DATASET EXTRACT

* * * * *

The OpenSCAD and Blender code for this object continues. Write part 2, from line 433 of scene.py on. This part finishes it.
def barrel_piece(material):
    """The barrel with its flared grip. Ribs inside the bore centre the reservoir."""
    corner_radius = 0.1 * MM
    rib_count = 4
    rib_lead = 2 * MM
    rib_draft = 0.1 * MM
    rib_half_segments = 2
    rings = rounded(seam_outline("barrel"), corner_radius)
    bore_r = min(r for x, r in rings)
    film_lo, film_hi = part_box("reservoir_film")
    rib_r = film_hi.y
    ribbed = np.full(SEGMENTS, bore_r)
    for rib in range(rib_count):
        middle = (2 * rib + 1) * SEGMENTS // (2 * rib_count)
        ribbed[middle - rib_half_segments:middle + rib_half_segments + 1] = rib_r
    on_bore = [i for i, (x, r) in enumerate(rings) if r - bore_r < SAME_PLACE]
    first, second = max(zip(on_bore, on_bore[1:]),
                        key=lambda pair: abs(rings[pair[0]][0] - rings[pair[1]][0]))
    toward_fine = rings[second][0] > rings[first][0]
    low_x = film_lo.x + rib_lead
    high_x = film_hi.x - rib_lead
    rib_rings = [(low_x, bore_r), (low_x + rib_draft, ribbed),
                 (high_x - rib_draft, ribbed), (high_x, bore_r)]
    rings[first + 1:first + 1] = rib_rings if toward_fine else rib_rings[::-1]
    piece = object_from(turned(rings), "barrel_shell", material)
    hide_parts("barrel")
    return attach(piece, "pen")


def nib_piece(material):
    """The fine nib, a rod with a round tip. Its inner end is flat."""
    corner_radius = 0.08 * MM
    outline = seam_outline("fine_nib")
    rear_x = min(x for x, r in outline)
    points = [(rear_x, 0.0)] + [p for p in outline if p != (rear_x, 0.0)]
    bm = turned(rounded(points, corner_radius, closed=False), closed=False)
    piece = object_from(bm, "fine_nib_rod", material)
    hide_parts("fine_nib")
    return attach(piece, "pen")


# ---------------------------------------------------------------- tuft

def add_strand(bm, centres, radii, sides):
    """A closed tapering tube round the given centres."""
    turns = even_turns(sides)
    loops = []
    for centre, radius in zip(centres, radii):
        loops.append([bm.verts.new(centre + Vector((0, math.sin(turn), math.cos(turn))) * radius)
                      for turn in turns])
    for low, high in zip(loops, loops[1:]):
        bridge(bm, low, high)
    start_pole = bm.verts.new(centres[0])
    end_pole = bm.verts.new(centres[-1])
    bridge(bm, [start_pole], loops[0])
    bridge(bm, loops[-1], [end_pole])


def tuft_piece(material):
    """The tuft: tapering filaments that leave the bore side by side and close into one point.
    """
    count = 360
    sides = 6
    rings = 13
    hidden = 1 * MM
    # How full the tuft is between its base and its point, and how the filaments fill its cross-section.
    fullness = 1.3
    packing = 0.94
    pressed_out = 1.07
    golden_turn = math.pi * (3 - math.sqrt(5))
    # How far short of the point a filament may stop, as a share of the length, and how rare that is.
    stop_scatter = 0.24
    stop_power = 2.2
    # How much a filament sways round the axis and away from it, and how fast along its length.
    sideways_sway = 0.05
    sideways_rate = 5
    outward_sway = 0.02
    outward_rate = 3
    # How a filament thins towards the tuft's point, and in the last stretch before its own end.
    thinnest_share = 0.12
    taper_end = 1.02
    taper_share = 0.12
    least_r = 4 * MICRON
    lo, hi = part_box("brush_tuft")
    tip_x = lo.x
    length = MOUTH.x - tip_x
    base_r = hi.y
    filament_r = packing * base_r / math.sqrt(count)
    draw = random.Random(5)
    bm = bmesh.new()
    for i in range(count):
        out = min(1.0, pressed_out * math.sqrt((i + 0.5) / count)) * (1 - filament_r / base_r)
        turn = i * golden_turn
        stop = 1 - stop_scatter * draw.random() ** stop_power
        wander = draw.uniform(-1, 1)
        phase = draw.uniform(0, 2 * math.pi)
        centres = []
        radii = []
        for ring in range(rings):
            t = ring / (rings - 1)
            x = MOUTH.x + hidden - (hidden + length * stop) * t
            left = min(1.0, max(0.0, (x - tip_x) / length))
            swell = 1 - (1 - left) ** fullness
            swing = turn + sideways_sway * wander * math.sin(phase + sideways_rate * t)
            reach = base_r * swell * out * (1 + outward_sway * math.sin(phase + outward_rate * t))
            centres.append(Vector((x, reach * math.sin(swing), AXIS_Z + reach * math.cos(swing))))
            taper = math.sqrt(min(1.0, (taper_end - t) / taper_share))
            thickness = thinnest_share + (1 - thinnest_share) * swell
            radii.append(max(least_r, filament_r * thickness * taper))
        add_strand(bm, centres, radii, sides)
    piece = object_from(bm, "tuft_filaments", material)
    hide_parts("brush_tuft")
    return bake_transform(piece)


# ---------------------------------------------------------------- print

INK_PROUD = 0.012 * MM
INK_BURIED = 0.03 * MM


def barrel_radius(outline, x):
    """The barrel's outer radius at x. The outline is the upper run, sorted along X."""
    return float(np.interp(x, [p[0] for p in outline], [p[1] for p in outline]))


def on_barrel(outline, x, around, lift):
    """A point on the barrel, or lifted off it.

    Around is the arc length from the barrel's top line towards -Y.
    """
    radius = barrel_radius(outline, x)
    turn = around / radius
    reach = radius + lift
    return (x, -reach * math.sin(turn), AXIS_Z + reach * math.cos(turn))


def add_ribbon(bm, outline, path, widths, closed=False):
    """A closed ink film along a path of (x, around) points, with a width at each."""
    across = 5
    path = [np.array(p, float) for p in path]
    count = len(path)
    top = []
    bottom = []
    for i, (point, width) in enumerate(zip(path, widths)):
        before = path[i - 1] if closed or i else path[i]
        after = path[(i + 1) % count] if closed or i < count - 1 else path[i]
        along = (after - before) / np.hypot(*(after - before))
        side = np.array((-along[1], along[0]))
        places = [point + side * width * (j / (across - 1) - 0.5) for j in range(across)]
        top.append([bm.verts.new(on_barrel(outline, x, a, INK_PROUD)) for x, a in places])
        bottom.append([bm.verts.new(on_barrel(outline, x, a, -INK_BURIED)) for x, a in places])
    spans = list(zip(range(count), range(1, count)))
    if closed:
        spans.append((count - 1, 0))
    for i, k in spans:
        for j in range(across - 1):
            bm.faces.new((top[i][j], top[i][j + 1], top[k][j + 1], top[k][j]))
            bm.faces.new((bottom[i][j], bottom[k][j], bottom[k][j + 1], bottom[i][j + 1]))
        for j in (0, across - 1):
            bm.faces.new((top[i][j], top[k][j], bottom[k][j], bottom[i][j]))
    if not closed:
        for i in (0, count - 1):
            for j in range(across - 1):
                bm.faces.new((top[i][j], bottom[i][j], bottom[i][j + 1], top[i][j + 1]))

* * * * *

WORK INSTRUCTIONS
Output all of the data above without any alteration.

WRITTEN ANSWER
The OpenSCAD and Blender code for this object continues. Write part 2, from line 433 of scene.py on. This part finishes it.
def barrel_piece(material):
    """The barrel with its flared grip. Ribs inside the bore centre the reservoir."""
    corner_radius = 0.1 * MM
    rib_count = 4
    rib_lead = 2 * MM
    rib_draft = 0.1 * MM
    rib_half_segments = 2
    rings = rounded(seam_outline("barrel"), corner_radius)
    bore_r = min(r for x, r in rings)
    film_lo, film_hi = part_box("reservoir_film")
    rib_r = film_hi.y
    ribbed = np.full(SEGMENTS, bore_r)
    for rib in range(rib_count):
        middle = (2 * rib + 1) * SEGMENTS // (2 * rib_count)
        ribbed[middle - rib_half_segments:middle + rib_half_segments + 1] = rib_r
    on_bore = [i for i, (x, r) in enumerate(rings) if r - bore_r < SAME_PLACE]
    first, second = max(zip(on_bore, on_bore[1:]),
                        key=lambda pair: abs(rings[pair[0]][0] - rings[pair[1]][0]))
    toward_fine = rings[second][0] > rings[first][0]
    low_x = film_lo.x + rib_lead
    high_x = film_hi.x - rib_lead
    rib_rings = [(low_x, bore_r), (low_x + rib_draft, ribbed),
                 (high_x - rib_draft, ribbed), (high_x, bore_r)]
    rings[first + 1:first + 1] = rib_rings if toward_fine else rib_rings[::-1]
    piece = object_from(turned(rings), "barrel_shell", material)
    hide_parts("barrel")
    return attach(piece, "pen")


def nib_piece(material):
    """The fine nib, a rod with a round tip. Its inner end is flat."""
    corner_radius = 0.08 * MM
    outline = seam_outline("fine_nib")
    rear_x = min(x for x, r in outline)
    points = [(rear_x, 0.0)] + [p for p in outline if p != (rear_x, 0.0)]
    bm = turned(rounded(points, corner_radius, closed=False), closed=False)
    piece = object_from(bm, "fine_nib_rod", material)
    hide_parts("fine_nib")
    return attach(piece, "pen")


# ---------------------------------------------------------------- tuft

def add_strand(bm, centres, radii, sides):
    """A closed tapering tube round the given centres."""
    turns = even_turns(sides)
    loops = []
    for centre, radius in zip(centres, radii):
        loops.append([bm.verts.new(centre + Vector((0, math.sin(turn), math.cos(turn))) * radius)
                      for turn in turns])
    for low, high in zip(loops, loops[1:]):
        bridge(bm, low, high)
    start_pole = bm.verts.new(centres[0])
    end_pole = bm.verts.new(centres[-1])
    bridge(bm, [start_pole], loops[0])
    bridge(bm, loops[-1], [end_pole])


def tuft_piece(material):
    """The tuft: tapering filaments that leave the bore side by side and close into one point.
    """
    count = 360
    sides = 6
    rings = 13
    hidden = 1 * MM
    # How full the tuft is between its base and its point, and how the filaments fill its cross-section.
    fullness = 1.3
    packing = 0.94
    pressed_out = 1.07
    golden_turn = math.pi * (3 - math.sqrt(5))
    # How far short of the point a filament may stop, as a share of the length, and how rare that is.
    stop_scatter = 0.24
    stop_power = 2.2
    # How much a filament sways round the axis and away from it, and how fast along its length.
    sideways_sway = 0.05
    sideways_rate = 5
    outward_sway = 0.02
    outward_rate = 3
    # How a filament thins towards the tuft's point, and in the last stretch before its own end.
    thinnest_share = 0.12
    taper_end = 1.02
    taper_share = 0.12
    least_r = 4 * MICRON
    lo, hi = part_box("brush_tuft")
    tip_x = lo.x
    length = MOUTH.x - tip_x
    base_r = hi.y
    filament_r = packing * base_r / math.sqrt(count)
    draw = random.Random(5)
    bm = bmesh.new()
    for i in range(count):
        out = min(1.0, pressed_out * math.sqrt((i + 0.5) / count)) * (1 - filament_r / base_r)
        turn = i * golden_turn
        stop = 1 - stop_scatter * draw.random() ** stop_power
        wander = draw.uniform(-1, 1)
        phase = draw.uniform(0, 2 * math.pi)
        centres = []
        radii = []
        for ring in range(rings):
            t = ring / (rings - 1)
            x = MOUTH.x + hidden - (hidden + length * stop) * t
            left = min(1.0, max(0.0, (x - tip_x) / length))
            swell = 1 - (1 - left) ** fullness
            swing = turn + sideways_sway * wander * math.sin(phase + sideways_rate * t)
            reach = base_r * swell * out * (1 + outward_sway * math.sin(phase + outward_rate * t))
            centres.append(Vector((x, reach * math.sin(swing), AXIS_Z + reach * math.cos(swing))))
            taper = math.sqrt(min(1.0, (taper_end - t) / taper_share))
            thickness = thinnest_share + (1 - thinnest_share) * swell
            radii.append(max(least_r, filament_r * thickness * taper))
        add_strand(bm, centres, radii, sides)
    piece = object_from(bm, "tuft_filaments", material)
    hide_parts("brush_tuft")
    return bake_transform(piece)


# ---------------------------------------------------------------- print

INK_PROUD = 0.012 * MM
INK_BURIED = 0.03 * MM


def barrel_radius(outline, x):
    """The barrel's outer radius at x. The outline is the upper run, sorted along X."""
    return float(np.interp(x, [p[0] for p in outline], [p[1] for p in outline]))


def on_barrel(outline, x, around, lift):
    """A point on the barrel, or lifted off it.

    Around is the arc length from the barrel's top line towards -Y.
    """
    radius = barrel_radius(outline, x)
    turn = around / radius
    reach = radius + lift
    return (x, -reach * math.sin(turn), AXIS_Z + reach * math.cos(turn))


def add_ribbon(bm, outline, path, widths, closed=False):
    """A closed ink film along a path of (x, around) points, with a width at each."""
    across = 5
    path = [np.array(p, float) for p in path]
    count = len(path)
    top = []
    bottom = []
    for i, (point, width) in enumerate(zip(path, widths)):
        before = path[i - 1] if closed or i else path[i]
        after = path[(i + 1) % count] if closed or i < count - 1 else path[i]
        along = (after - before) / np.hypot(*(after - before))
        side = np.array((-along[1], along[0]))
        places = [point + side * width * (j / (across - 1) - 0.5) for j in range(across)]
        top.append([bm.verts.new(on_barrel(outline, x, a, INK_PROUD)) for x, a in places])
        bottom.append([bm.verts.new(on_barrel(outline, x, a, -INK_BURIED)) for x, a in places])
    spans = list(zip(range(count), range(1, count)))
    if closed:
        spans.append((count - 1, 0))
    for i, k in spans:
        for j in range(across - 1):
            bm.faces.new((top[i][j], top[i][j + 1], top[k][j + 1], top[k][j]))
            bm.faces.new((bottom[i][j], bottom[k][j], bottom[k][j + 1], bottom[i][j + 1]))
        for j in (0, across - 1):
            bm.faces.new((top[i][j], top[k][j], bottom[k][j], bottom[i][j]))
    if not closed:
        for i in (0, count - 1):
            for j in range(across - 1):
                bm.faces.new((top[i][j], bottom[i][j], bottom[i][j + 1], top[i][j + 1]))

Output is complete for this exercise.